Mining group Rio Tinto said it will spend nearly $3 million on a facility to recover tellurium, a critical mineral used in solar panels, from copper refining at its Kennecott mine near Salt Lake City, Utah.
First Solar said it is in talks with Rio Tinto to procure the mineral for its cadmium telluride (CadTel) semiconductor processing in the United States.
The mineral is a byproduct of copper smelting. Rio Tinto said it expects to start production in the fourth quarter, creating a new North American supply for the mineral. The Utah plant will have a capacity to produce around 20 tonnes of tellurium per year.

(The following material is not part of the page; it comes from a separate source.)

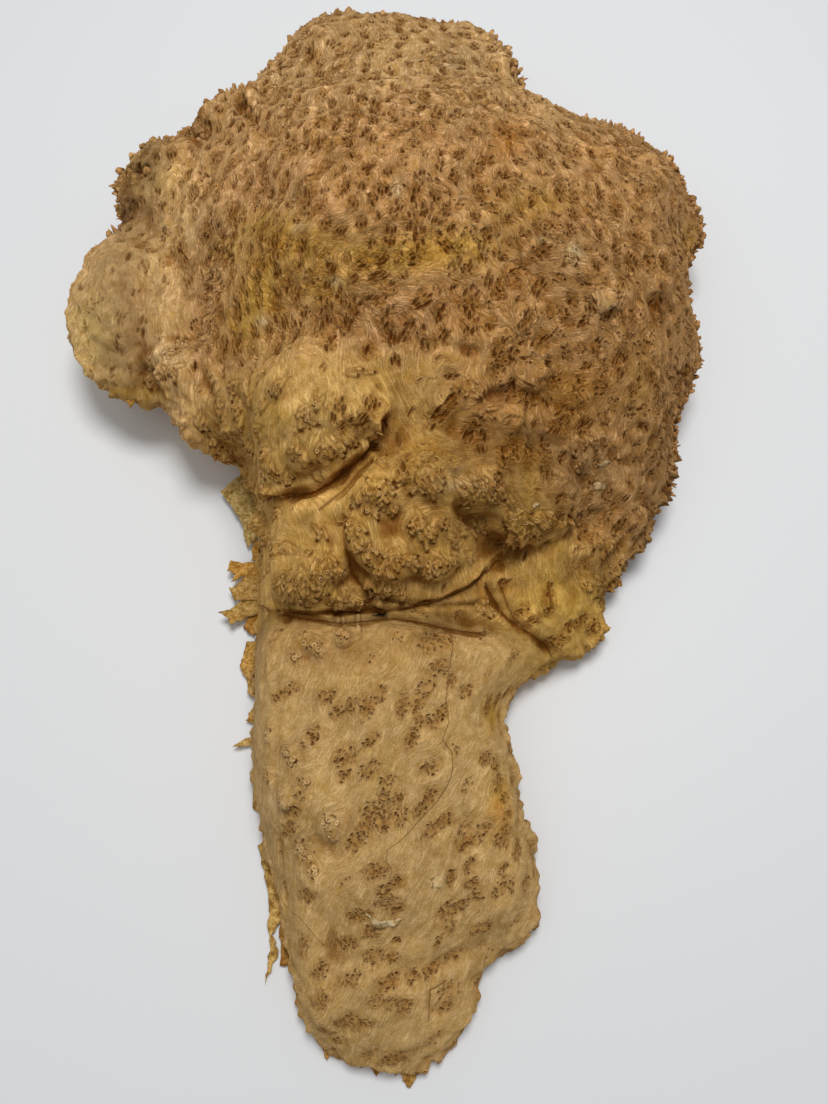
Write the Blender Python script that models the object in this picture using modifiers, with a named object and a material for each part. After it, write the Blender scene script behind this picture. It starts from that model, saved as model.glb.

First Solar uses a layer of CadTel semiconductor that is 3% the thickness of a human hair. It said that CadTel is efficient, cost-competitive, and fast to produce, helping it make its modules in around 4.5 hours. First Solar said that CadTel technology has a carbon footprint that is around 2.5 times lower than crystalline silicon panels.
First Solar sources its CadTel from suppliers in the U.S., Canada, and Europe. It declined to disclose quantities or names of suppliers, but said that Rio Tinto’s supply, if contracted, “could add to existing sources.”
For its part, Rio Tinto is looking to extract more from each rock it mines in order to reduce waste and meet demand for critical minerals.
Tellurium also can be used as an additive to steel and copper to improve machinability, making these metals easier to cut, as well as added to lead to increase resistance to sulfuric acid, vibration, and fatigue.
Kennecott’s smelting process in Utah also recovers gold, silver, lead carbonate, platinum, palladium, and selenium. Elsewhere, Rio Tinto is investing in facilities to extract battery-grade lithium from waste rock at its Boron, California, mine site, and scandium oxide from waste streams at a complex in Sorel-Tracy, Quebec.